Fast-forward to January this year. Kelly showed up to the Neverdrift community social – her first outing after giving birth at the end of December, with the assurance that her baby would be taken care of by her husband at home.

That tells you something about Kelly. She knew she needed community, her growth, her sense of self beyond the new role she had just stepped into. So she made plans and showed up. That’s self-leadership – the one that looks like choosing yourself even despite all that might be going on in your life.

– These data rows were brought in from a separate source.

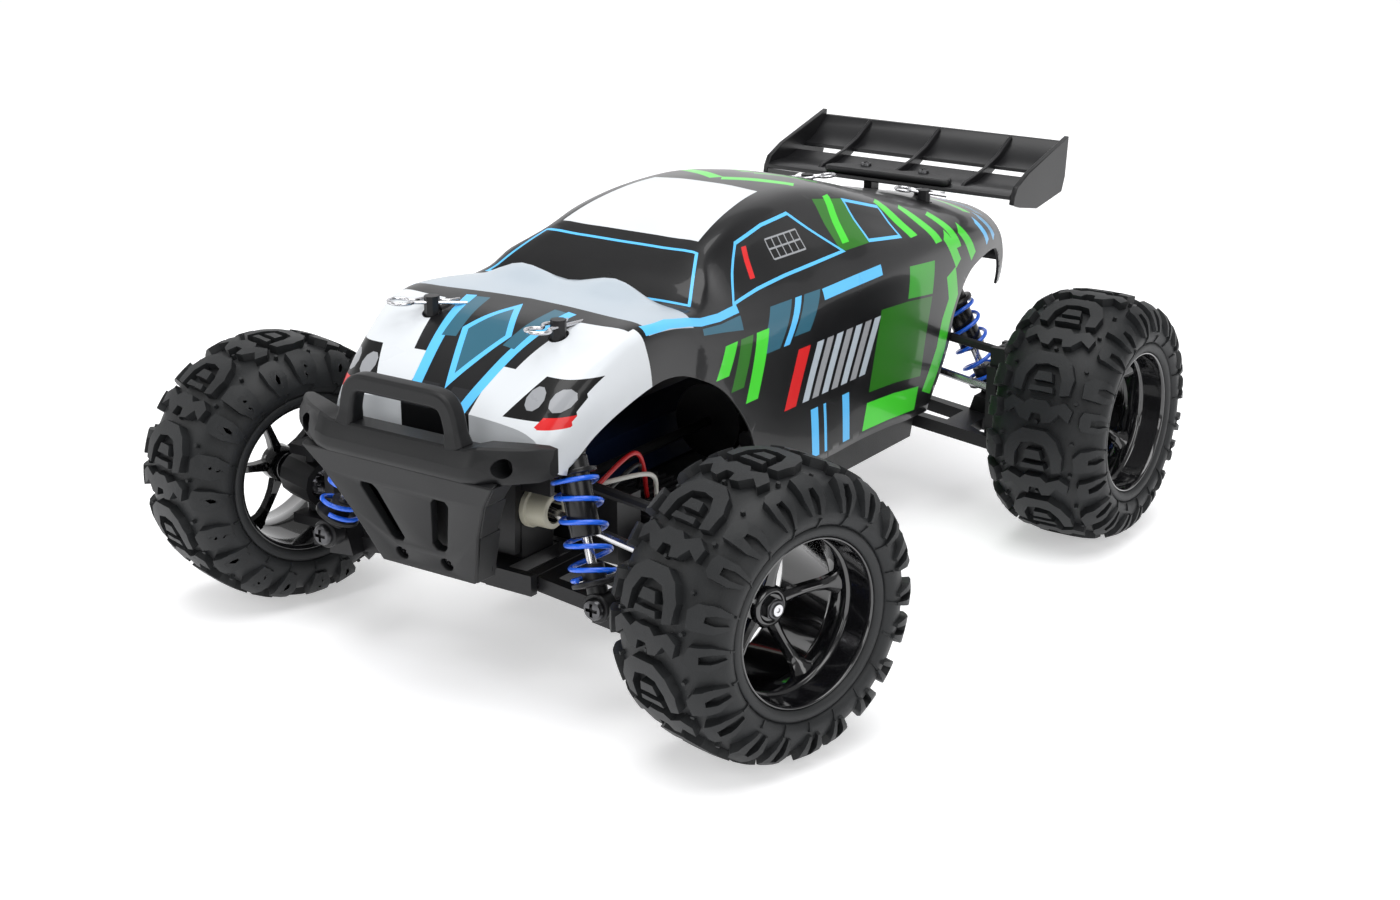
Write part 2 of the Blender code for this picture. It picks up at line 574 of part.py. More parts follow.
def build_wing():
    """Two-plane wing: front deck, raised flap, three ribs and two end plates."""
    deck = [(128.0, 110.0), (129.0, 112.0), (140.0, 111.9), (151.0, 113.8), (151.0, 111.9), (140.0, 110.0)]
    flap = [(156.4, 114.4), (155.6, 116.3), (164.0, 119.0), (172.4, 124.8), (173.2, 123.2), (165.0, 117.2)]
    rib = [(132.0, 111.2), (150.0, 114.6), (168.0, 121.6), (170.5, 121.6), (163.0, 116.0), (152.0, 111.4)]
    end_plate = [(128.0, 108.2), (129.6, 114.0), (140.0, 118.6), (173.2, 126.6), (171.0, 106.8),
                 (148.0, 103.8)]
    shapes = [prism(deck, "x", -52.6, 52.6), prism(flap, "x", -52.6, 52.6)]
    shapes += [prism(rib, "x", x - 1.1, x + 1.1) for x in (-31.0, 0.0, 31.0)]
    shapes += [prism(end_plate, "x", 52.0, 54.4), prism(end_plate, "x", -54.4, -52.0)]
    part("rear_wing", BLACK_PLASTIC, shapes)


# ---------------------------------------------------------------- body shell
# Each station: y, then (x, z) points up the left side, from the lower edge to the centre line.
STATIONS = [
    (-131, [(37, 77.5), (38, 79.5), (38.5, 81.5), (38.5, 83.5), (37.5, 85.5),
            (35.5, 87), (31, 88.5), (22, 89.5), (11, 90), (0, 90)]),
    (-127, [(39.5, 76.5), (40.5, 79), (41, 82), (41, 85), (40, 88),
            (38, 90.5), (33.5, 92.5), (24, 93.5), (12, 93.5), (0, 93.5)]),
    (-121, [(41, 74), (42, 78), (42.5, 82), (42.5, 87), (42, 91.5),
            (40, 95.5), (36, 98), (27, 98.5), (13, 98), (0, 98)]),
    (-112, [(42, 74), (43, 80), (43.8, 86), (44, 92), (43.5, 97.5),
            (42, 101.5), (38, 104.5), (29, 104.5), (14, 104), (0, 103.5)]),
    (-101, [(43, 76), (44, 83), (45, 89), (45.8, 96), (45.5, 102.5),
            (44.5, 107), (41, 109.5), (31, 109.3), (14, 109), (0, 109)]),
    (-90, [(43.5, 78), (44.8, 85), (46, 91), (46.8, 98), (46.6, 104.5),
           (45.5, 109.5), (41.5, 111.5), (31, 111.5), (15, 111.5), (0, 111.3)]),
    (-78, [(43.5, 74), (45, 84), (46.5, 91), (47, 98), (46.8, 104),
           (45.6, 109), (41.5, 111.3), (31, 112.3), (16, 113.5), (0, 113)]),
    (-67, [(43, 70), (45, 81), (46.5, 89), (47, 96), (46.6, 102),
           (45.2, 107), (41.5, 110), (32, 112), (18, 117), (0, 114.2)]),
    (-60.5, [(42.5, 62), (44.5, 76), (46, 86), (46.6, 94), (46.3, 100.5),
             (45, 105.5), (42.5, 109), (32, 109.2), (18, 109.2), (0, 109.2)]),
    (-50, [(42, 50), (44.2, 70), (45.8, 82), (46.4, 92), (46, 99),
           (44.5, 104.5), (41, 111), (36.5, 115), (18, 115.8), (0, 115.8)]),
    (-38, [(41.5, 41), (43.8, 60), (45.4, 76), (46.2, 88), (45.8, 97),
           (43.5, 104.5), (38, 112.5), (30.5, 121.4), (16, 122), (0, 122)]),
    (-24, [(41, 39.5), (43.5, 57), (45.2, 74), (46.2, 87), (45.8, 97),
           (42.5, 106), (36, 116), (29.5, 125.6), (15, 127.4), (0, 127.8)]),
    (-8, [(41, 39.3), (43.5, 56), (45.3, 73), (46.6, 87), (46.3, 97.5),
          (42.5, 107), (35.5, 118), (28.5, 128.2), (14.5, 130.4), (0, 130.8)]),
    (8, [(41, 39.2), (43.5, 56), (45.5, 73), (47.2, 87), (47, 98),
         (43, 107.5), (35.5, 118.5), (28, 129), (14, 131.4), (0, 131.8)]),
    (26, [(41, 39.2), (43.6, 56), (45.8, 73), (47.6, 88), (47.4, 98.5),
          (43.5, 108), (35.5, 118.5), (28, 128.4), (14, 130.8), (0, 131.2)]),
    (44, [(41, 39.4), (43.6, 56), (46, 73), (48, 88), (48, 99),
          (44.5, 108), (36.5, 117), (29, 125.5), (15, 128.2), (0, 128.8)]),
    (62, [(41.3, 39), (43.8, 55), (46, 72), (48.2, 87), (48.4, 98.5),
          (46, 106), (39.5, 112.5), (31, 120.3), (16, 123.6), (0, 124.3)]),
    (80, [(41.6, 38), (44, 53), (46, 70), (48, 85), (48.4, 97),
          (47, 104), (42, 109), (32, 115), (17, 118.4), (0, 119.2)]),
    (98, [(41.8, 40), (44, 52), (45.8, 68), (47.5, 83), (48, 94.5),
          (47, 101.5), (42.5, 106.5), (32, 111), (17, 113.6), (0, 114.4)]),
    (116, [(42, 60), (43.8, 68), (45, 76), (46.2, 85), (46.8, 93),
           (46, 99), (41.5, 104.5), (31, 108), (16, 110), (0, 110.6)]),
    (132, [(42, 70), (43, 76), (43.8, 82), (44.4, 88), (44.2, 94),
           (42.8, 98.5), (38, 102.5), (29, 105), (15, 106.5), (0, 107)]),
    (146, [(41, 75), (41.8, 79), (42.2, 83), (42, 88), (41, 92.5),
           (38.5, 96.5), (34, 100), (26, 102.5), (13, 103.5), (0, 104)]),
]
FRONT_ARCH = [(-122, 20), (-122, 76.8), (-112, 84), (-101, 89), (-88, 93), (-78, 93.5), (-68, 91),
              (-52, 83.5), (-41, 74.5), (-31, 63), (-25, 50), (-23.5, 20)]
REAR_ARCH = [(89.5, 20), (89.5, 38.4), (92.5, 45), (99, 60.5), (100.2, 71), (103.4, 79), (110, 86.3),
             (121, 89.5), (135, 90), (140, 86), (143, 77), (144, 68), (144, 20)]
TAIL_PANEL_FROM = 2       # the tail panel starts at this point of the last station


def shell_surface():
    """Outer skin as one open sheet: rows across the truck, then a nose panel and a tail panel."""
    points, faces = [], []
    for y, half in STATIONS:
        row = [(x, z) for x, z in half] + [(-x, z) for x, z in reversed(half[:-1])]
        points += [Vector((x, y, z)) for x, z in row]
    across = 2 * len(STATIONS[0][1]) - 1
    for i in range(len(STATIONS) - 1):
        for k in range(across - 1):
            a = i * across + k
            faces.append((a, a + 1, a + across + 1, a + across))
    last = (len(STATIONS) - 1) * across
    crown = across // 2 - 2
    for k in range(crown):
        faces.append((k, across - 1 - k, across - 2 - k, k + 1))
        if k >= TAIL_PANEL_FROM:
            faces.append((last + k + 1, last + across - 2 - k, last + across - 1 - k, last + k))
    faces.append(tuple(range(crown, across - crown)))
    faces.append(tuple(last + k for k in reversed(range(crown, across - crown))))
    return points, faces, [True] * len(faces)


def build_shell():
    """Thin painted body with wheel arches, post holes and slots for the wing uprights."""
    obj = bpy.data.objects.new("body_shell", mesh_of("body_shell", shell_surface()))
    bpy.context.scene.collection.objects.link(obj)
    paint(obj, *SHELL_PAINT)
    wall = obj.modifiers.new("wall", "SOLIDIFY")
    wall.thickness = SHELL_WALL * MM
    wall.offset = -1.0
    wall.use_even_offset = True
    cuts = [prism(FRONT_ARCH, "x", -60, 60), prism(REAR_ARCH, "x", -60, 60)]
    for side in (1, -1):
        for x, y in (FRONT_POST, REAR_POST):
            cuts.append(rod((x * side, y, 95), (x * side, y, 120), 3.0))
        cuts.append(box_between((8.3 * side, 134, 96), (13.7 * side, 141.6, 115)))
    for number, shape in enumerate(cuts):
        modifier = obj.modifiers.new(f"cut_{number}", "BOOLEAN")
        modifier.operation = "DIFFERENCE"
        modifier.solver = "EXACT"
        modifier.object = helper(f"tool_body_shell_{number}", shape)


# ---------------------------------------------------------------- power train
def build_power():
    part("battery", BATTERY_BLUE, [box((-34.4, -52, 31.0), (-15.5, 52, 48.0))])
    spur_r = GEAR_MODULE * SPUR_TEETH / 2
    pinion_r = GEAR_MODULE * PINION_TEETH / 2
    spread = spur_r + pinion_r + 0.3
    motor_x, motor_z = spread * math.cos(math.radians(-14)), SHAFT_Z + spread * math.sin(math.radians(-14))
    can = [(0, 17), (4.0, 17), (4.0, 18), (9.4, 18), (9.4, 46), (4.0, 46), (4.0, 48), (0, 48)]
    lying = Matrix.Translation(Vector((motor_x, 0, motor_z))) @ Matrix.Rotation(math.radians(-90), 4, "X")
    bore = rod((motor_x, 8, motor_z), (motor_x, 24, motor_z), 1.4, 8)
    part("motor", STEEL, [lathe(can, 16, lying)], [bore])
    pinion = [(0, 9), (pinion_r, 9), (pinion_r, 14), (1.0, 14), (1.0, 22), (0, 22)]
    part("motor_pinion", STEEL, [lathe(pinion, 12, lying)], pivot=(motor_x, 9, motor_z))
    ends = HALF_BASE - 9.5
    along = Matrix.Translation(Vector((0, 0, SHAFT_Z))) @ Matrix.Rotation(math.radians(-90), 4, "X")
    shaft = [(0, -ends), (1.7, -ends), (1.7, 9.4), (spur_r, 9.4), (spur_r, 13.6), (1.7, 13.6),
             (1.7, ends), (0, ends)]
    part("centre_shaft", GEAR_CREAM, [lathe(shaft, 20, along)], pivot=(0, 11.5, SHAFT_Z))


# ---------------------------------------------------------------- build
def main():
    for obj in list(bpy.data.objects):
        bpy.data.objects.remove(obj, do_unlink=True)
    build_chassis()
    build_gearbox("front_gearbox", -1)
    build_gearbox("rear_gearbox", 1)
    build_tower("front_tower", -1, posts=True)
    build_tower("rear_tower", 1, posts=False)
    build_rear_mount()
    build_bumper()
    build_wing()
    build_shell()
    build_power()
    build_steering()
    for corner, (side, end) in CORNERS.items():
        build_wheel(corner, side, end)
        build_arm(corner, side, end)
        build_carrier(corner, side, end)
        build_link(corner, side, end)
        build_shock(corner, side, end)
        build_dogbone(corner, side, end)
        if end < 0:
            build_knuckle(corner, side)


main()
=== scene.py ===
import math

import bmesh
import bpy
from mathutils import Matrix, Vector


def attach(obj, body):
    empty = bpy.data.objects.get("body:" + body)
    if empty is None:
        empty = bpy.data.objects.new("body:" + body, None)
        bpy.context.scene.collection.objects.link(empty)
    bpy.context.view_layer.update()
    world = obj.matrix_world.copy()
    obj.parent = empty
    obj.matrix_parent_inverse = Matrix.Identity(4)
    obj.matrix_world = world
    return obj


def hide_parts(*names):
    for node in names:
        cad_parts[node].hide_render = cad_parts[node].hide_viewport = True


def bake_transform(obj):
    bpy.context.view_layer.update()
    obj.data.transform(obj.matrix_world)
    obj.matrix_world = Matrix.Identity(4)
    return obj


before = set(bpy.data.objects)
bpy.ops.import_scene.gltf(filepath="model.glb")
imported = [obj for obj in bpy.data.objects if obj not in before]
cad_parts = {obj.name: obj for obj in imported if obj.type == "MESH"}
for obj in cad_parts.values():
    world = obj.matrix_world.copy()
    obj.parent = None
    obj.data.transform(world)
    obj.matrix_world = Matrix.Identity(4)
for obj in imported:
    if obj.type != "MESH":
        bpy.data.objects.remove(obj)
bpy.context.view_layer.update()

# Looks of the radio-controlled monster truck. Lengths are millimetres in the truck's frame (+Z up, nose
# towards -Y, left side +X, floor at z = 0) and are scaled to metres when a mesh is made.
MM = 0.001

HALF_BASE = 102.65          # axle line to the middle of the wheelbase
WHEEL_X = 99.1
AXLE_Z = 44.0
KINGPIN_INSET = 22.0
KINGPIN_X = WHEEL_X - KINGPIN_INSET
REST_STEER = math.radians(-15.0)
CORNERS = {"fl": (1, -1), "fr": (-1, -1), "rl": (1, 1), "rr": (-1, 1)}
SPOKE_PHASE = {"fl": 25.0, "fr": 56.0, "rl": 52.0, "rr": 20.0}


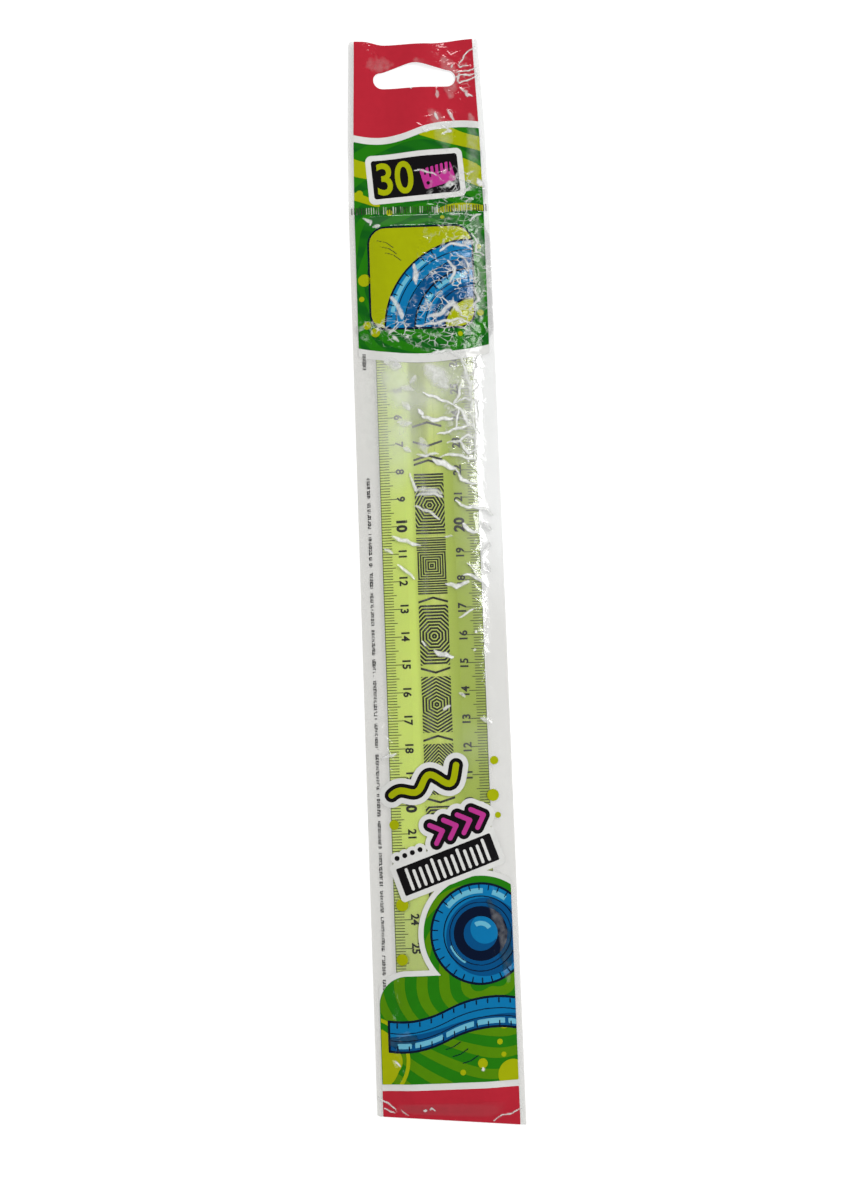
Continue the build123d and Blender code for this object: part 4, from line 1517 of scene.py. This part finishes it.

Becoming a mother changes something at the identity level. What makes it hard to name is that it happens while everyone around you expects you to just naturally step up to the role.

Kelly, in her own words

“I did not grow up aspiring to become a mother – I was and still am actually quite awkward around other people’s kids. But ever since I felt my husband and I had love to share for a new family member, and from the day we found out our little one in my belly may be coming into the world in April 2025, something in me changed – opening up a capacity for love, fear, and pain I never knew existed.

I recall that when I was in my first trimester, I kept tracking which pregnancy week and day I was and re-watching my ultrasound videos time and time again, to process this new life in me, thinking – would I ever get to see my baby’s face? Because I knew the first trimester is the most risky.

Fast-forward, my pregnancy was healthy and smooth – my labour was amazingly fast actually, where my baby came out the way I wanted, natural birth, in 5-7 minutes. People often told me I looked ‘energetic’ and ‘as if I did not just give birth’ soon after. While meant kindly, it felt like an invisible expectation – that looking tired and less than my pre-pregnancy self would somehow be a failure.

Often behind the makeup and dresses in gatherings was two to four hours of sleep and a struggle just to find time for a shower. First-time new parents without a helper, doing 100% breastfeeding with an ever-hungry baby – you may understand.

But I’ve had to learn to hold back the ‘challenger’ in me, responding with a ‘thank you’ while acknowledging my own hidden reality.

Watching my baby boy smile, sleep, and hearing his first babbles is a level of joy I can’t describe. But that love brought a fierce need to protect him – from cigarette smoke to mosquitos – especially in those early, vulnerable weeks.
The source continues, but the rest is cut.